Yes, it is really painful when customers churn. You lose sleep worrying about disappointing customers. If you haven’t experienced this fear and pain yet, I hope you will: The fear and pain cause you to focus on what matters. This is better in all ways than losing sleep because you have no clue if anyone will care about the product you’ve been working on for months/years.Trying to find scalable distribution systems too early: On the checklist for Product-Market Fit is having scalable and profitable channels to get to customers, like LinkedIn ads, SEO, or cold outreach. And this leads founders to focus on building those scalable channels early for customers, obsessing over customer acquisition costs and channel experimentation. This is deadly. You have to earn the right to focus on scalability, usually through hand-to-hand combat for Customers 1-10. How you find customers 1-10 is USUALLY very different than how you find customers 11-20, 21-50, 51+. Crucially, what you learn by finding, selling to, and delighting/disappointing customers 1-10 will DETERMINE which slightly-more-scalable systems you should pursue for the next batch.
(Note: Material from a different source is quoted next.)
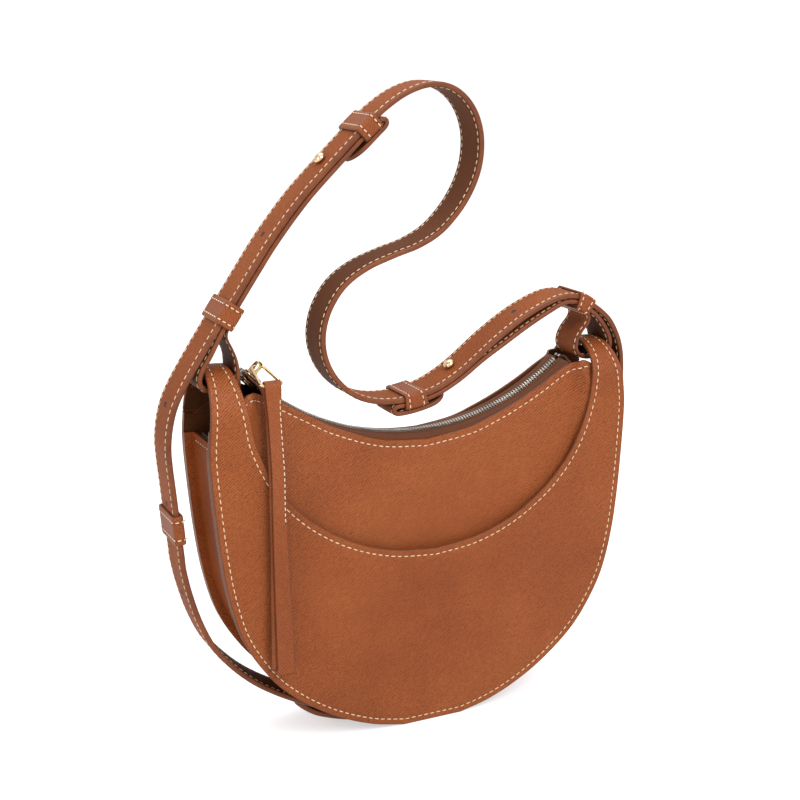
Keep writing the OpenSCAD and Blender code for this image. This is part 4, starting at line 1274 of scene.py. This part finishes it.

We sell to fast food franchisees and get a lot of customers from referrals. We learned from using cold emails to get Customers 1-10 that referrals were feasible and got quite a few for customers 11-20. We learned from 11-20 about the infrastructure within franchise organizations that makes referrals more (or less) effective, and are experimenting with ways to leverage this infrastructure for customers 21-40. If we’d obsessed with channel scalability on Day 1 we’d still be tinkering LinkedIn ads and struggling to get our first customer.
This is a recipe for founders spending too much time building in isolation - overinvesting in product vs. distribution, and when investing in distribution focusing too much on scalable distribution vs. “just getting customers”.
Also, after you’ve “found” Product-Market Fit, the misconception that you’ve “figured it all out” is surely harmful too. I will report back once I’m fortunate enough to be in a position to make that mistake :)
Rethinking Product-Market Fit: Iterating and evolving towards coherence and differentiation
You never truly arrive at Product-Market Fit.
You head in the right direction by iterating and evolving. It’s messy. Your product, market, and distribution will radically change based on what you learn from customers 1-10. It’s practical wisdom: “Here’s is our overall mission, but we embrace the messy process of iterating and evolving based on what we learn along the way of achieving our overall mission.”
Don’t look for “fit”. Search for coherence (all the individual parts of what you’re doing - pricing, positioning, product, customer segment, etc. etc. etc. make sense together) and differentiation (what you do is clearly different in a valuable way in the minds of your customers).
There is no finish line, and believing there is one is a path to unnecessary injury.